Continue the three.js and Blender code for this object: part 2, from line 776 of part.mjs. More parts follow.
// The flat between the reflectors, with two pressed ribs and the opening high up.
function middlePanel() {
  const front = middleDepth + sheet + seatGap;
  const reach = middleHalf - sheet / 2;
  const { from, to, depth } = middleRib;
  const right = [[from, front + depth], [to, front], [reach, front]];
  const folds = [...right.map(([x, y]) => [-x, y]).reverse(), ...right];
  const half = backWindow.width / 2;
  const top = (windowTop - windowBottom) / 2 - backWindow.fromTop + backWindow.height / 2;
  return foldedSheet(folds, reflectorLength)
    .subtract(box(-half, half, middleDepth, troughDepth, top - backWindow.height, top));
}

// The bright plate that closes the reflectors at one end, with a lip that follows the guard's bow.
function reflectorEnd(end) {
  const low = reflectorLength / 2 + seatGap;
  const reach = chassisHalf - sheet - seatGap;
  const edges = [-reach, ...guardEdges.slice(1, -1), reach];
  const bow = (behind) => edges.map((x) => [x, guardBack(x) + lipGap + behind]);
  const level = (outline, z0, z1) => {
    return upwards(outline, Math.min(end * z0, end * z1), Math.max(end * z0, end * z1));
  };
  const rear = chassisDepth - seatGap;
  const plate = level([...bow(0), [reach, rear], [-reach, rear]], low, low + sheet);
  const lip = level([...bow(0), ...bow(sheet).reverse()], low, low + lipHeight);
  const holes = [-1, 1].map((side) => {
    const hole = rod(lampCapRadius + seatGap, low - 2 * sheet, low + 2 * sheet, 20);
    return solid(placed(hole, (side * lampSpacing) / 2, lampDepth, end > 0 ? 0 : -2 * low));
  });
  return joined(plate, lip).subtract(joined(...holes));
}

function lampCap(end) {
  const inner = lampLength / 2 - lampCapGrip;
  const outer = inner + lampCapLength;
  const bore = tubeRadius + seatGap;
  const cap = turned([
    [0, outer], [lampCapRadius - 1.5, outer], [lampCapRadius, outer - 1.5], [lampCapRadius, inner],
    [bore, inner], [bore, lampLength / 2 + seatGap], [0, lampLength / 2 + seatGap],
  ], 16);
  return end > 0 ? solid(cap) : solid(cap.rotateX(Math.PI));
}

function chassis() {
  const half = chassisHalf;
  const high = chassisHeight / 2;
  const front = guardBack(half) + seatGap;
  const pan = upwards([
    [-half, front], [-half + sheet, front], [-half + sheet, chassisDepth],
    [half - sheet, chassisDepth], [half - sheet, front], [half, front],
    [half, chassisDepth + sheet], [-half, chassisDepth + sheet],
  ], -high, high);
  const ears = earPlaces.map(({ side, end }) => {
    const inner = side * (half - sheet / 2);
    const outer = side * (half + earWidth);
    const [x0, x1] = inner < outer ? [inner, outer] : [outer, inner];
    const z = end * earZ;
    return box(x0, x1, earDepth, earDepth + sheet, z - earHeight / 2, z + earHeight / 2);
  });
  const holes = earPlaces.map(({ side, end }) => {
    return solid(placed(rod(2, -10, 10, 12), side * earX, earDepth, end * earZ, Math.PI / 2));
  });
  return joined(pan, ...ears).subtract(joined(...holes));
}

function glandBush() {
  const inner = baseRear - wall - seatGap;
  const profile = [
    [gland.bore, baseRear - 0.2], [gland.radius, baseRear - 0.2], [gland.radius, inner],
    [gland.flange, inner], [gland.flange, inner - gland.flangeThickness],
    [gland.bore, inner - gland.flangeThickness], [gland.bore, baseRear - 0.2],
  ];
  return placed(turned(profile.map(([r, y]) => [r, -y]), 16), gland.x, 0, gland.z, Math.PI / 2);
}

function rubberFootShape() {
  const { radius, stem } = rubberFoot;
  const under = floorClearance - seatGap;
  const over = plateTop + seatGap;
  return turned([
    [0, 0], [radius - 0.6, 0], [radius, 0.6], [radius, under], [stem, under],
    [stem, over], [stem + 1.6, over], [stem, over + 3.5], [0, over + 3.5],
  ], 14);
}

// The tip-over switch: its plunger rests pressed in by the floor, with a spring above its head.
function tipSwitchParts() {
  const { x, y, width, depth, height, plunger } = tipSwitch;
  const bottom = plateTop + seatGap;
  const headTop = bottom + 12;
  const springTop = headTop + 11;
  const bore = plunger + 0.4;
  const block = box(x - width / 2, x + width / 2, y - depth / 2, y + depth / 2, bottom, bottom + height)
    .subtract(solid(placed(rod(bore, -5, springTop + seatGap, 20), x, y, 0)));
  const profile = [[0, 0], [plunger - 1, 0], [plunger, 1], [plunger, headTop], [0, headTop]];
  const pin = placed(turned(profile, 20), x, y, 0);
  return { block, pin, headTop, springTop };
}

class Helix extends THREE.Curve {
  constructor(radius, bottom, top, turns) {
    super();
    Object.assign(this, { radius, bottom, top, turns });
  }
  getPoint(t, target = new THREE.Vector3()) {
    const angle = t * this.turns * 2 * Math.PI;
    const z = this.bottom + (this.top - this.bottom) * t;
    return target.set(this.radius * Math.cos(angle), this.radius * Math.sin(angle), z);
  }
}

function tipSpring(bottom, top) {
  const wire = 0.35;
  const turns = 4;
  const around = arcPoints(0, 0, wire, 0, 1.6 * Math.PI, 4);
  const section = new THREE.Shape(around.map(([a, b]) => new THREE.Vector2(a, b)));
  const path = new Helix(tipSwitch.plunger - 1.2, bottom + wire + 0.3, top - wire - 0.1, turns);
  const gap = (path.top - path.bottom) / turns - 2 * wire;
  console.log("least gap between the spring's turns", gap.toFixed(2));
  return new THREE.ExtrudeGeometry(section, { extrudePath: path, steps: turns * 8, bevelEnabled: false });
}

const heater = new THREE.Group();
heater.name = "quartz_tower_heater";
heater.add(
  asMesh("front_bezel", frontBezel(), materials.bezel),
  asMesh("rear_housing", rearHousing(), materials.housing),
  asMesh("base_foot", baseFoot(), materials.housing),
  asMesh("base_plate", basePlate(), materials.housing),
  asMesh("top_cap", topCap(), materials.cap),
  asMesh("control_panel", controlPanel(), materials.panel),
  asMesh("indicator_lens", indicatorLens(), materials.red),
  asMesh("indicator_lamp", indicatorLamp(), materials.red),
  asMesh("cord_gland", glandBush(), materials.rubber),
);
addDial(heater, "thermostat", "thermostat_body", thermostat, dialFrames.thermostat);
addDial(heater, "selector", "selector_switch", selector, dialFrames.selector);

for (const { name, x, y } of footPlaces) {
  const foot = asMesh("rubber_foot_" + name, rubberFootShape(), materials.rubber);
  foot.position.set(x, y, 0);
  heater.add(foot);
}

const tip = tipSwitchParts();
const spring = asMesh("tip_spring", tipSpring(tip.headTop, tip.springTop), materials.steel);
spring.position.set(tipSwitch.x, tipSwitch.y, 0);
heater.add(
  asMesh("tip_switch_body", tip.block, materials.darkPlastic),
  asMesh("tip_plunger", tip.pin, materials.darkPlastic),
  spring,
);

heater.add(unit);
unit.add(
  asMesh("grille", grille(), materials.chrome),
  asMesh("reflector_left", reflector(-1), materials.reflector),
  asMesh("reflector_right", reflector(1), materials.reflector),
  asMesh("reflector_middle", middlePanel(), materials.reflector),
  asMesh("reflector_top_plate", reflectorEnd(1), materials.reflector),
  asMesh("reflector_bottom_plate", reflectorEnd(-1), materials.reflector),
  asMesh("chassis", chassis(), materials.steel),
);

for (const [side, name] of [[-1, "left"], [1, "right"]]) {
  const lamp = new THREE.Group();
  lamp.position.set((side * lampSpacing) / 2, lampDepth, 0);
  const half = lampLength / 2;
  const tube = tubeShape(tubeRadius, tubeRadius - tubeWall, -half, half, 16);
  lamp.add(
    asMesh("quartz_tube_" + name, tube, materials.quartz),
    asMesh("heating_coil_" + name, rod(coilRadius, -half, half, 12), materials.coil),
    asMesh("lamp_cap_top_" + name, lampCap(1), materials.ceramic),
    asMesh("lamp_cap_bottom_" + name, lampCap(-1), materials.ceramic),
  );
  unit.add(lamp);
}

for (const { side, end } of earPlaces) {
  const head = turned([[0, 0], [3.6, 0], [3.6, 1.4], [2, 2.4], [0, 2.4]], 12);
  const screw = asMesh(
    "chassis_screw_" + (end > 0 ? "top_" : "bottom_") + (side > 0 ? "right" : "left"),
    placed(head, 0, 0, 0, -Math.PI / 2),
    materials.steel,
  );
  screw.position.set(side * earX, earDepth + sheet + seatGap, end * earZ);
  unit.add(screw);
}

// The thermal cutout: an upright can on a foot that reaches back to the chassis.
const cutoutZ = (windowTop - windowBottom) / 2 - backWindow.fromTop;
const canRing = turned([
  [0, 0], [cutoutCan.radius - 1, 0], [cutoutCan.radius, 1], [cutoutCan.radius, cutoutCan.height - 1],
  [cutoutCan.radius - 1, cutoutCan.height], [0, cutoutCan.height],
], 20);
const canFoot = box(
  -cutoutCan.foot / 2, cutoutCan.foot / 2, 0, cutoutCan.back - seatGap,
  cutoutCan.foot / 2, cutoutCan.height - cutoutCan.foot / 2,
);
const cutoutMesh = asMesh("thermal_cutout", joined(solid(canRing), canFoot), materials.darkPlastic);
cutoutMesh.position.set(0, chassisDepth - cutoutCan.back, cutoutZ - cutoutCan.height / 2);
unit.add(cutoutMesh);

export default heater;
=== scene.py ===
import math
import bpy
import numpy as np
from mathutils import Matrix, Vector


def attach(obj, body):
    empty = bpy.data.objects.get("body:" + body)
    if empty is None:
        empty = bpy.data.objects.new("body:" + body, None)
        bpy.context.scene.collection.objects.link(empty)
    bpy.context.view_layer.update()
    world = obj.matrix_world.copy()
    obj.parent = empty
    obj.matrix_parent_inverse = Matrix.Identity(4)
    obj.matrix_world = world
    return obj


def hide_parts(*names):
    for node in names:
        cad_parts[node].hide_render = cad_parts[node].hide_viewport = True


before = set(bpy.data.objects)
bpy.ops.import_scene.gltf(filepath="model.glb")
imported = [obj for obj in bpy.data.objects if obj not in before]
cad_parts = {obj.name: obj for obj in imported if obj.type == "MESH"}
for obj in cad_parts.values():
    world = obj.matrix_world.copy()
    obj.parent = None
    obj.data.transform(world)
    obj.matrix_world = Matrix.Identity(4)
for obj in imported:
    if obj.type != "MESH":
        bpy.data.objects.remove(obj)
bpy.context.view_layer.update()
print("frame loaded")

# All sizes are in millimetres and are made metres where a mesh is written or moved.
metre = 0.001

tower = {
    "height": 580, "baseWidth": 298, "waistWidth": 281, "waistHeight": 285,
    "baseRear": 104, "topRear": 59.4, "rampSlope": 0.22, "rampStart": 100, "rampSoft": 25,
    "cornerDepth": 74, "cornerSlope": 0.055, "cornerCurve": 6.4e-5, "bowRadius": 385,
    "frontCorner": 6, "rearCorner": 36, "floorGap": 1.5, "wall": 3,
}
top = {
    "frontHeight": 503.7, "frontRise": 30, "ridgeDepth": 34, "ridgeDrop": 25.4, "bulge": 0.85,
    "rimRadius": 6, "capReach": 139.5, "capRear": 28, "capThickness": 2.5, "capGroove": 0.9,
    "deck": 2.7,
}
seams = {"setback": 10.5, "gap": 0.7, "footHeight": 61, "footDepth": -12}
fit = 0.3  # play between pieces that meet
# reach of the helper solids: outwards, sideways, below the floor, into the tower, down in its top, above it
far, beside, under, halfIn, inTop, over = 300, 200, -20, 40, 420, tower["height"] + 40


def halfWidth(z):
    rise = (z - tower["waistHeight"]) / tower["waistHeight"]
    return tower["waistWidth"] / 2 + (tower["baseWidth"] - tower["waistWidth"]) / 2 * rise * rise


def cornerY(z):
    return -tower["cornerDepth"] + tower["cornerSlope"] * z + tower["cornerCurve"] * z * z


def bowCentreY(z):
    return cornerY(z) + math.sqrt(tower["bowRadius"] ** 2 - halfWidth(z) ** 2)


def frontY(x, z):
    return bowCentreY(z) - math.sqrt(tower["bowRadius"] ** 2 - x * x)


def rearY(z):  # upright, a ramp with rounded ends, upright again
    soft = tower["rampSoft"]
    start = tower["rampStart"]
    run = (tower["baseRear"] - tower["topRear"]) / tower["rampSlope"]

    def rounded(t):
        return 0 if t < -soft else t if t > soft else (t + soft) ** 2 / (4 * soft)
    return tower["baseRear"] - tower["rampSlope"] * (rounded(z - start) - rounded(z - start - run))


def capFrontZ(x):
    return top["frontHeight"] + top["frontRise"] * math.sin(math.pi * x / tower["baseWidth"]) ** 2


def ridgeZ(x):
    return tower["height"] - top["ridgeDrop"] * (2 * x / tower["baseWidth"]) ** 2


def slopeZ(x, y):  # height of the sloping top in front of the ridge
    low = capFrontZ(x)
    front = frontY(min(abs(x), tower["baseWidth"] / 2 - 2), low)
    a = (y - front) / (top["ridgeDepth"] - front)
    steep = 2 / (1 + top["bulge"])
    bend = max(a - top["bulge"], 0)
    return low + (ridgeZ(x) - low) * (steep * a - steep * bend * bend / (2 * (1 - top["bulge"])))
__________
Go through the data above and find the lines with the word "type". Copy each of those lines.

### TASK OUTPUT
cad_parts = {obj.name: obj for obj in imported if obj.type == "MESH"}
    if obj.type != "MESH":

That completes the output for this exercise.